Scientists, human rights groups and medical professionals tend to support harm reduction initiatives such as safe injection sites, but it’s the Justice Department that generally sets federal policy on drug enforcement. Sen. Jeff Sessions, an archconservative from Alabama and President Trump’s pick to head the department, is a “nightmare” nominee who would be a “disaster for drug policy” and criminal legal reforms, according to a statement from the Drug Policy Alliance.

With support from the outgoing Obama administration, Congress recently approved $1 billion in grant funding for states to address prescription opioid misuse and expand addiction treatment. With the Trump administration now in charge of distributing the funds through the Department of Health and Human Services (HHS), advocates worry that much of this money could be diverted to law enforcement.

Policing tends to discourage drug users from seeking resources and treatment because police have spent so many years harassing and locking them up in jail. Establishing safe injection sites in Seattle and beyond could set an important precedent for supporting solutions to drug problems that involve trained medical professionals and community advocates instead of the police.

Trump’s pick to head the HHS, Rep. Tom Price, is currently embroiled in an insider trading scandal and has a spotty record when it comes to evidence-based solutions to drug problems. Like other House Republicans, Price has voted to maintain a ban on federal funding for syringe exchange programs in the past. In 2015, an HIV outbreak among injection drug users in rural, red state Indiana forced GOP lawmakers to change their tune and lift the ban.

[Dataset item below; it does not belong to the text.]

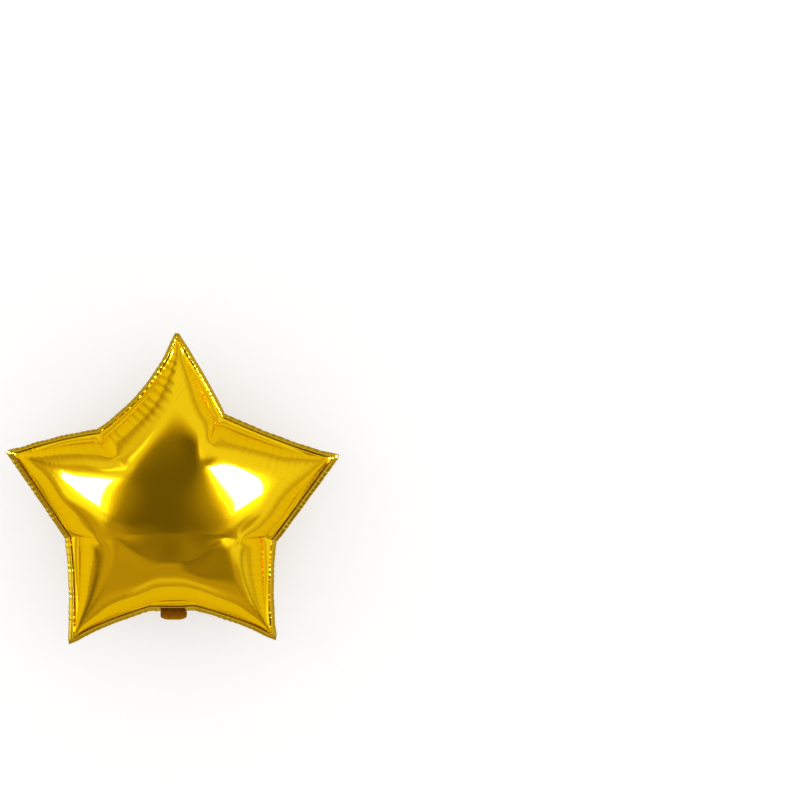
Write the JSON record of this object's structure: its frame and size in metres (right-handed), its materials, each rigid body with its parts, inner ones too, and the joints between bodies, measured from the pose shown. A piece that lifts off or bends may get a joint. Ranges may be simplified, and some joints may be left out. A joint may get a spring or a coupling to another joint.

Meanwhile, Price’s wife, Georgia state Rep. Betty Price, introduced legislation that would have expanded syringe exchange programs in Georgia. Her husband’s district, which includes a large chunk of Atlanta, has an opioid problem and has experienced high rates of HIV infection and fatal overdoses.

The CDC considers syringe exchanges to be highly effective in preventing the spread of HIV and other diseases, but Betty Price’s proposal was too controversial for the Georgia’s conservative legislature and failed to pass. Atlanta and the rest of the state continue to have some of the highest rates of HIV infection in the nation.

The CDC also says that opioid-related deaths have reached epidemic levels despite the efforts of law enforcement, and that’s one reason why treating opioids as a public health issue rather than a criminal problem is becoming a mainstream idea. As Seattle prepares to make history and calls for safe injection sites in cities like Baltimore become too loud to ignore, perhaps political stigma will finally be overcome by common sense.